- **Prompt**: Extract every line of the material that holds the string "imported".

--

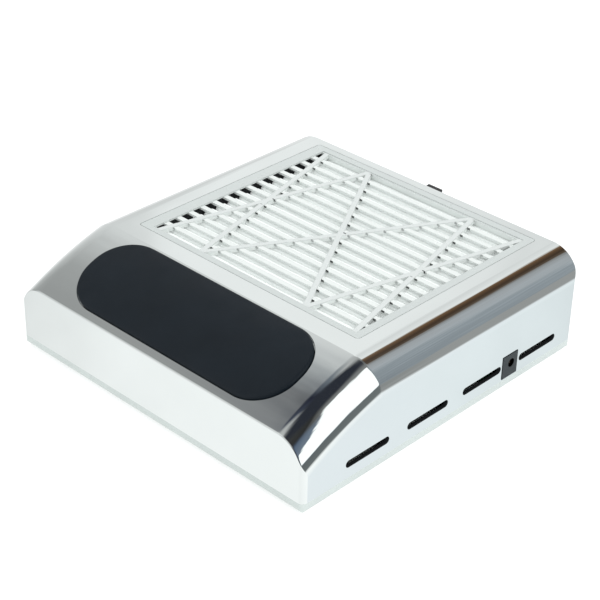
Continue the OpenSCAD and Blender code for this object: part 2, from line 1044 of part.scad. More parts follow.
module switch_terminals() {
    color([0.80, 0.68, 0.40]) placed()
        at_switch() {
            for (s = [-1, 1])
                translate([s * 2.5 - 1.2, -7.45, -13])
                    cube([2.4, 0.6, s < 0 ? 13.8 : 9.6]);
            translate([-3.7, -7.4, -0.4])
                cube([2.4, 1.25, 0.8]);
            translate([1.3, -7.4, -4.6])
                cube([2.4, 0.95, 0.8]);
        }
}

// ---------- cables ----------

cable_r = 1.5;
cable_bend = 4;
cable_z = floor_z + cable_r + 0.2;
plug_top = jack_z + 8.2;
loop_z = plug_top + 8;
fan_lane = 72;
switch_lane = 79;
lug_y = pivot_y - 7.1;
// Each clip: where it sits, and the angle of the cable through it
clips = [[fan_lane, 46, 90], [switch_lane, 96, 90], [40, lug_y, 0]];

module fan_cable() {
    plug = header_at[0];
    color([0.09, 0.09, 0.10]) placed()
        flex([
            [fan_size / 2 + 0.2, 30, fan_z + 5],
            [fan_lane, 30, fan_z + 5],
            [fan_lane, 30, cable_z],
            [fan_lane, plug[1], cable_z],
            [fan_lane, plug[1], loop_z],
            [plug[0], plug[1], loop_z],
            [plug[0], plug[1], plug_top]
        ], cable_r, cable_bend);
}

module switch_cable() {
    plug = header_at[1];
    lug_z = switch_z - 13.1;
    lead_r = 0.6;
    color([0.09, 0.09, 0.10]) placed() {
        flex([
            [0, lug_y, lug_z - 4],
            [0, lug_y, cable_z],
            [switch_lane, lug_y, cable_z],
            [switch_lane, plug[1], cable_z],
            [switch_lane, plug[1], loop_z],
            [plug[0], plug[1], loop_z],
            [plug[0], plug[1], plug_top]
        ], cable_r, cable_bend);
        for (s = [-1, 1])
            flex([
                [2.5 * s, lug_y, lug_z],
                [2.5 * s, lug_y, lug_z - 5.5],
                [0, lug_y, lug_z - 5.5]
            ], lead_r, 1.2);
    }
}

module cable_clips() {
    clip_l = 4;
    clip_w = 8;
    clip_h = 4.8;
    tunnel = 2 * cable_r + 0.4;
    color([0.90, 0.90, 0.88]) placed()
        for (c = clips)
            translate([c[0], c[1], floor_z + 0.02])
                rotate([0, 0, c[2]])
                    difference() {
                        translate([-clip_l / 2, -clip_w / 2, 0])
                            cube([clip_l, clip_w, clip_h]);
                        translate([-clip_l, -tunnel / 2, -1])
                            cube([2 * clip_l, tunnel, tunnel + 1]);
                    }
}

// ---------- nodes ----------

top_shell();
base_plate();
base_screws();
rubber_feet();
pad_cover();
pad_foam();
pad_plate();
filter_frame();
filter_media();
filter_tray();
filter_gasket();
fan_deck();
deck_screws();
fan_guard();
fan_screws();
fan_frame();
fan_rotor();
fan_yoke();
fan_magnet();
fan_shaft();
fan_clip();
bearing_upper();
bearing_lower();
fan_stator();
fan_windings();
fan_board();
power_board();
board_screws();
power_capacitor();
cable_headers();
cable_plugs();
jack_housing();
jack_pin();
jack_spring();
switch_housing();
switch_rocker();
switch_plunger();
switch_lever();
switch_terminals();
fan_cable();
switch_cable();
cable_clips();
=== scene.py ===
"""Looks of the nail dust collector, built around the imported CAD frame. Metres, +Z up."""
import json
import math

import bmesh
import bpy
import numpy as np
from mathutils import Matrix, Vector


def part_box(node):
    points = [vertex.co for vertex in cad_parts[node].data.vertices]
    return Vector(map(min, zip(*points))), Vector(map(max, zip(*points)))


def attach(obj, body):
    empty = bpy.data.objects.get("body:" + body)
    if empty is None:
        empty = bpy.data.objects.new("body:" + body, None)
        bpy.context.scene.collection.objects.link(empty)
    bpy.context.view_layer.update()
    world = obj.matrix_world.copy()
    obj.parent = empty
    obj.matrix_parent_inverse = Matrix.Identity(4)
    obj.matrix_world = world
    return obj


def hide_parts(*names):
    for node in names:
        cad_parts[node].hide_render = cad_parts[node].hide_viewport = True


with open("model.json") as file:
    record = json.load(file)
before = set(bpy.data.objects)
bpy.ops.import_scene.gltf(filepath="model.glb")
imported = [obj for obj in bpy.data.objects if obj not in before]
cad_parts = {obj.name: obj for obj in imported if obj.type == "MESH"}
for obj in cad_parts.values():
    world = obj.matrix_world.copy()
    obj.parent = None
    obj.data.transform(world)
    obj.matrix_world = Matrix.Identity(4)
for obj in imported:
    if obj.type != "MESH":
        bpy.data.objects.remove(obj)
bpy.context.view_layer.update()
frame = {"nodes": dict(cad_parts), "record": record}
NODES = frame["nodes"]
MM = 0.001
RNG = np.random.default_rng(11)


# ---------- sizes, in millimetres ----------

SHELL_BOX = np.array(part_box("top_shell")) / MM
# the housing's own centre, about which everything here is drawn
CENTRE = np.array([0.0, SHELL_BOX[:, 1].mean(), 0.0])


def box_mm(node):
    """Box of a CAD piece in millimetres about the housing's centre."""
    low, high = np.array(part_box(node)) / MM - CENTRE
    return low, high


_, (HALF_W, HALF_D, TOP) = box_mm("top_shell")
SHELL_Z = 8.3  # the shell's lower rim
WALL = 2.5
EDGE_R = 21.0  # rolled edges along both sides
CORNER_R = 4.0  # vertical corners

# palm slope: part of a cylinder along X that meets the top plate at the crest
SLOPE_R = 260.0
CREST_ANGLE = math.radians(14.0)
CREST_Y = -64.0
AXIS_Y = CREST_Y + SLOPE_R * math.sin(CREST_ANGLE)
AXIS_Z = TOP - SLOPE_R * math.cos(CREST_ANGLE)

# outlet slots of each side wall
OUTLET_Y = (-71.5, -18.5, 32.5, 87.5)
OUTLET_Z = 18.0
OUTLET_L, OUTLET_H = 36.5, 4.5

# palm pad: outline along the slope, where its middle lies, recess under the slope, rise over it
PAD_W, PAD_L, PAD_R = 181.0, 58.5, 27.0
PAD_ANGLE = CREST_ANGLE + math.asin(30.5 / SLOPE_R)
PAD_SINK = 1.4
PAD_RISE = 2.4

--

- **Reply to the exercise**:
"""Looks of the nail dust collector, built around the imported CAD frame. Metres, +Z up."""
imported = [obj for obj in bpy.data.objects if obj not in before]
cad_parts = {obj.name: obj for obj in imported if obj.type == "MESH"}
for obj in imported:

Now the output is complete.